The additive also ‘clings’ to metallic surfaces, permitting extra protection on cold-starts, as the oil pressure builds. This is especially relevant, because most engine wear occurs on start-up. LIQUI MOLY has chosen a slightly different direction with its Cera Tec additive, which utilises ceramic particles. Tests performed for the company at the automotive engine test centre, APL in Germany, showed that engine oil wear protection rates double, when fortified with Cera Tec.
LIQUI MOLY anti-wear additives range starts with physical protection (Oil Additiv), which utilises molybdenum disulphide particles that adhere to the metal surfaces. Should physical protection not be desired, Motor Protect offers a chemical alternative that uses friction modifiers to smooth the metal surfaces. Combining the two technologies is the aforementioned Cera Tec that employs ceramic particles for its solid lubricant instead of molybdenum disulphide.
Naturally, you can select engine oil additives to fulfil a specific purpose. On engines that are prone to emitting a brief mechanical rattling after a cold start, one might wish to consider an additive that will address this oil starvation issue. Many people report positive experiences using Lucas Oil’s Heavy Duty Oil Stabilizer on engines with a tendency for slow oil pressure build but the original formulation is too ‘thick’ for modern engines. Fortunately, the company has responded with a low-viscosity alternative for current models.
Minor oil leaks can be cured with a seal-swell additive, apart from those caused by physical damage, such as a punctured seal. However, this product will act on all rubber components indiscriminately, such as valve stem oil seals. This is one reason, why engine seal-swell additives must never be used in automatic, or dual-clutch automated manual gearboxes, because they will swell all of the hydraulic seals as well.
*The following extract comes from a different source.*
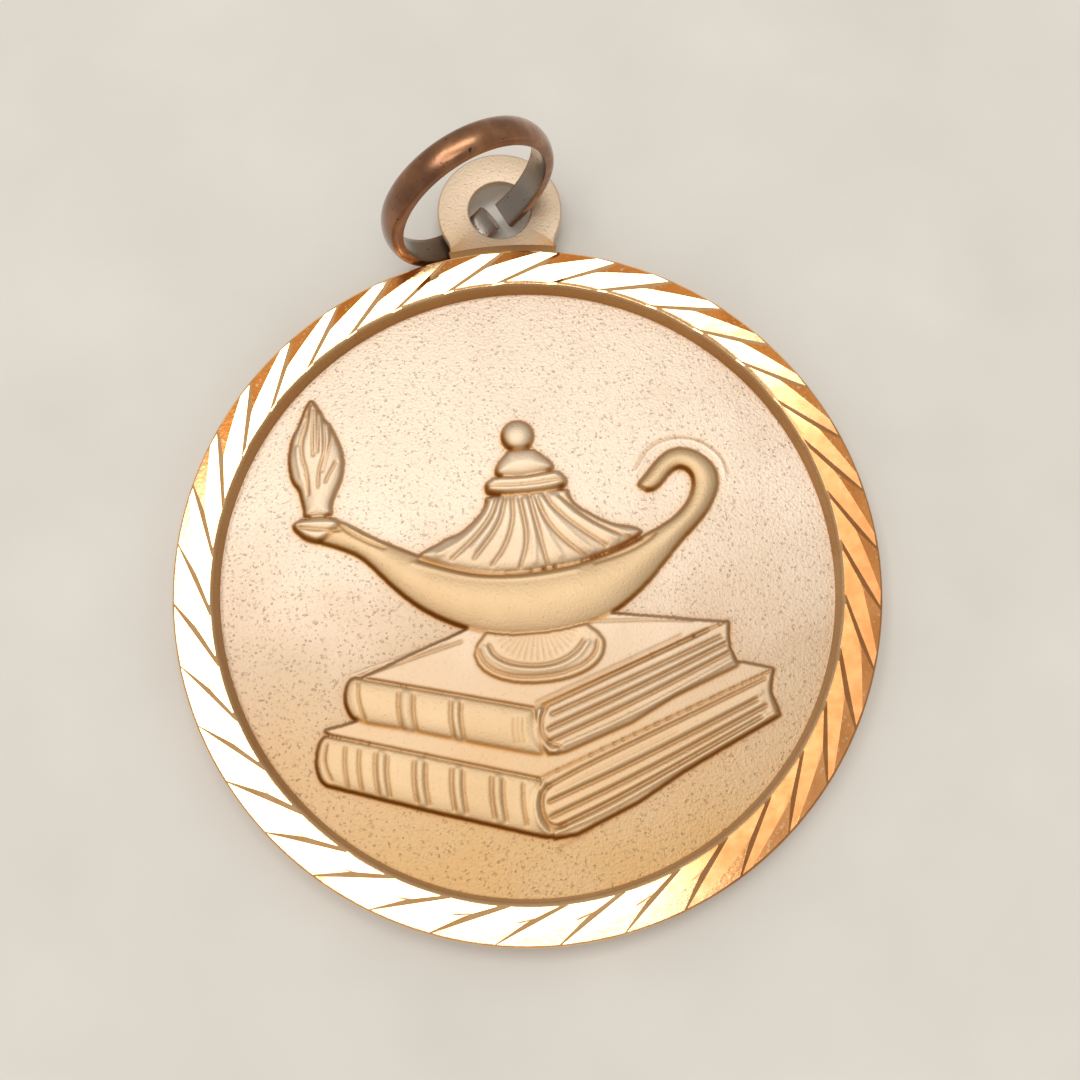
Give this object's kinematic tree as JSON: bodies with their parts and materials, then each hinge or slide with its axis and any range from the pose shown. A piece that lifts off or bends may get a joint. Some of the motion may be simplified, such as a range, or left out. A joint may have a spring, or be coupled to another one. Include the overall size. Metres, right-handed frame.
{
  "type": "academic medallion",
  "caption": "Round struck bronze school medal with a raised lamp of learning on books, a slant-cut bright rim, a suspension loop and a flattened copper jump ring.",
  "frame": {"origin": "centre of the round disc on its flat back face, which lies on the table", "axes": "+Z out of the medal's face, +Y from the disc's centre towards the suspension loop, +X to the right as the face is read"},
  "size_m": [0.032, 0.0375, 0.0092],
  "materials": {
    "struck_bronze": "satin struck bronze with polished rim cuts",
    "copper_wire": "antiqued copper"
  },
  "bodies": {
    "root": {"medallion": "struck_bronze", "jump_ring": "copper_wire"}
  },
  "joints": []
}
Several additives exist to help prolong a highly worn engine, many of which thicken the oil to help enhance oil pressure. Such additives should be used with care and with consideration about whether the additive will help to cure the issue(s) experienced, such as excessive crankcase pressures. Whichever engine oil additive you choose, ensure that it will not increase deposits within the catalytic converter, or DPF.
Do additives work?
Establishing whether additives work depends largely on the result you desire. Your expectations should also be reasonable. An additive that helps rejuvenate the active surfaces of a catalytic converter, for instance, cannot be expected to repair a smashed monolith. Similarly, an Exhaust Gas Recirculation carbon cleaner spray cannot repair an EGR valve with a head that has separated from its stem.
While additives are still subject to basic consumer rights law, their formulations are set by their manufacturers, which consider not just their effectiveness but also user safety and, of course, price.
Independent testing is involved, lengthy, costly and likely to be inconclusive. Therefore, after deciding your aims, research the available products. Those from a well-known brand, supplied by trustworthy outlets, are more likely to meet their claims than spurious alternatives, sourced from unknown sellers’ shops on marketplace websites. Products aimed at garages can be a good quality indicator, because the motor trade will ditch products quickly, if they are found to be ineffective.
Conduct your research carefully and be prepared to ask the additive manufacturer questions. Be suspicious of any company that points solely to its hundreds/thousands of ‘satisfied’ customers on online review sites as justification for its product’s efficacy, instead of independent laboratory evidence.